The problem -> Write out the whole of the material exactly.

Stored data ->
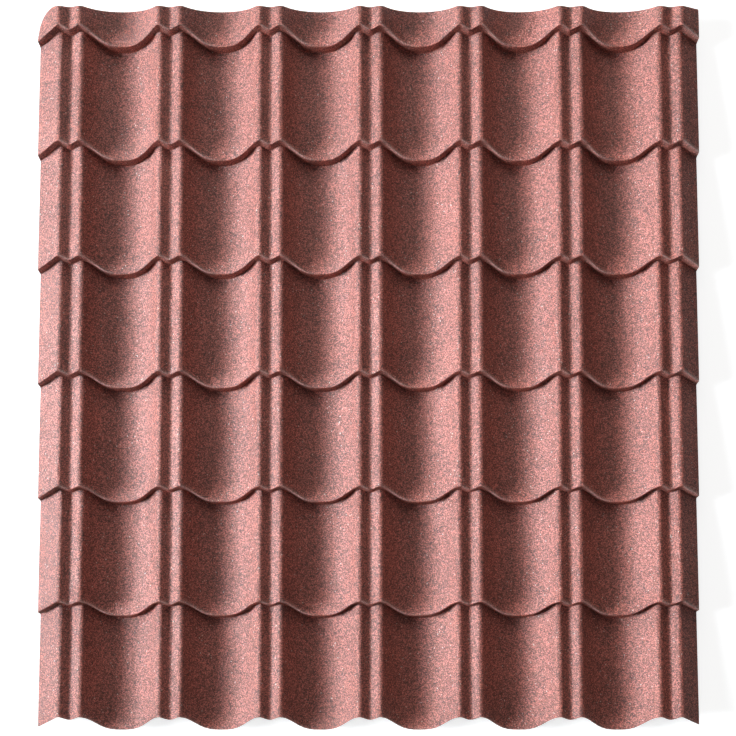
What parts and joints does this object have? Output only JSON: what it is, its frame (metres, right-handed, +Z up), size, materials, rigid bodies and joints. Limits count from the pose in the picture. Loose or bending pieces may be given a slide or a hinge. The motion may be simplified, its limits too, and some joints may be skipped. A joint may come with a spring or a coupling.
{
  "type": "tile effect metal roofing sheet",
  "caption": "Pressed steel roofing sheet shaped like rows of wavy tiles, with a dull brick red stone granule coat, stepped courses and one trimmed top corner.",
  "frame": {"origin": "Middle of the footprint on the floor plane, under the lowest points of the sheet", "axes": "X runs across the sheet from its trimmed corner side to the other side lap, +Y runs up the roof slope to the head edge, +Z points up out of the coated face"},
  "size_m": [1.009, 1.1038, 0.0493],
  "materials": {
    "stone_coated_steel": "matte granular"
  },
  "bodies": {
    "root": {"roofing_sheet": "stone_coated_steel"}
  },
  "joints": []
}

Completed exercise ->
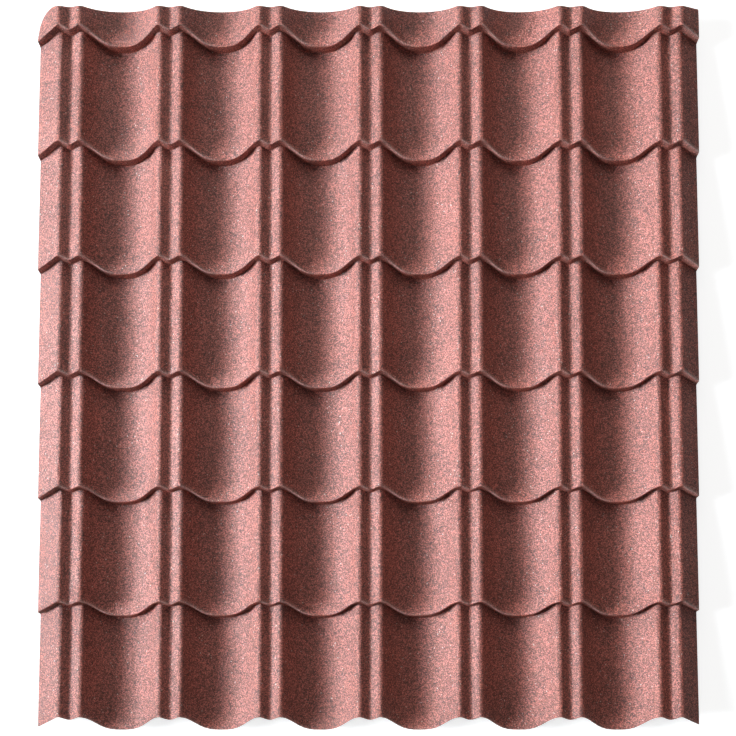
What parts and joints does this object have? Output only JSON: what it is, its frame (metres, right-handed, +Z up), size, materials, rigid bodies and joints. Limits count from the pose in the picture. Loose or bending pieces may be given a slide or a hinge. The motion may be simplified, its limits too, and some joints may be skipped. A joint may come with a spring or a coupling.
{
  "type": "tile effect metal roofing sheet",
  "caption": "Pressed steel roofing sheet shaped like rows of wavy tiles, with a dull brick red stone granule coat, stepped courses and one trimmed top corner.",
  "frame": {"origin": "Middle of the footprint on the floor plane, under the lowest points of the sheet", "axes": "X runs across the sheet from its trimmed corner side to the other side lap, +Y runs up the roof slope to the head edge, +Z points up out of the coated face"},
  "size_m": [1.009, 1.1038, 0.0493],
  "materials": {
    "stone_coated_steel": "matte granular"
  },
  "bodies": {
    "root": {"roofing_sheet": "stone_coated_steel"}
  },
  "joints": []
}